Her 64-page "book"--a "plan" for "Building a New California"--has been ridiculed by Wilson and questioned as a political strategy by Democratic outsiders. But 1.1 million copies have been mailed to Democratic households and, in all, 1.8 million are in circulation. Whether or not anybody actually reads the thing, voters are getting the word that Brown does have a plan for governing. The charge that she doesn't stand for anything won't hold up.

And now, Brown may be catching a wave on Proposition 187, the ballot measure that would bar illegal immigrants from most public services and require school and health officials to snitch on suspects.

She began amplifying her criticisms of 187 just as many voters started backing away from the initiative. A new Times poll today shows support for 187 falling as voter impressions of Brown rise and she edges closer to Wilson.


Illegal immigration and the governor's race may be different subjects in the voters' minds, but that will change, Brown asserts as her plane flies north to Burbank. She is returning from ground zero for California politicking, the epicenter of emotion and controversy: the California-Mexico border.

Never before have so many candidates stumped along the border.
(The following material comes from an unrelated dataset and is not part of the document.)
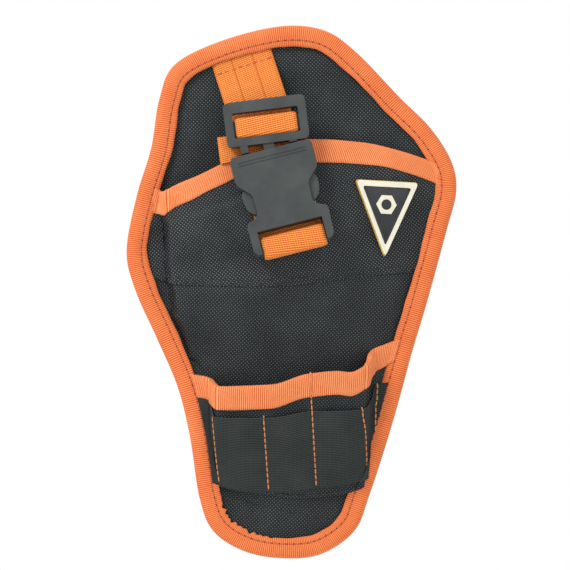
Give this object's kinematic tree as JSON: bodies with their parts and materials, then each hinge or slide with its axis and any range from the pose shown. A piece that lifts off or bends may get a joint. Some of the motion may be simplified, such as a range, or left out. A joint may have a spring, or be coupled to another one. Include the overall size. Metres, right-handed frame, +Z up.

Wilson has practically camped out there. Brown has been there several times.

On Tuesday, fittingly, she was interviewed on talk radio, which has emerged as a powerful swayer of political thought. Here it all converged: a candidate for California's top office broadcasting her views over an increasingly potent medium at the border, symbol of the season's hottest political issue.

She seized the moment with KABC's Michael Jackson--seated at a folding table on a patch of grass near the San Ysidro pedestrian walkway--to play an audio tape of Wilson debating her brother Jerry during the 1982 Senate race. Wilson then opposed penalizing employers who hire illegal immigrants. (He now supports it, but says workers should carry a tamper-proof "legal residency" card.)

Brown also assailed Wilson again for pushing, as a senator, a guest farm worker program that opened up a giant loophole for illegal immigrants. (Wilson says the loophole was added by Democrats.)

Her message: Wilson is "a hypocrite cynically exploiting immigrants" to stay in office. The solution to illegal immigration is sealing the border, penalizing employers and deporting illegal felons--not passing Proposition 187.


This has been Wilson's issue and conventional wisdom suggests Brown should back off and fight him elsewhere. But, she says aboard the plane, this is about the incumbent's cynicism and character and her leadership. "I have been courageously right on 187 since Day 1," she says. "I've been standing for something."

And now, she believes, voters are recognizing all this while a linchpin of Wilson's campaign--187--corrodes; while one of his political strengths becomes a weakness.

As she sends up the red flag on 187, Brown continues, many of her apathetic supporters--especially Latinos--will become more motivated to vote.

I noted some insiders privately have complained that the disclosure of her daughter's rape distracted voters from her main campaign messages. "Politics is about a lot more than just messages," she replied. "It's about having somebody who is authentic and real and talks from the heart."

That is what many rooters had been trying to remind her of for months.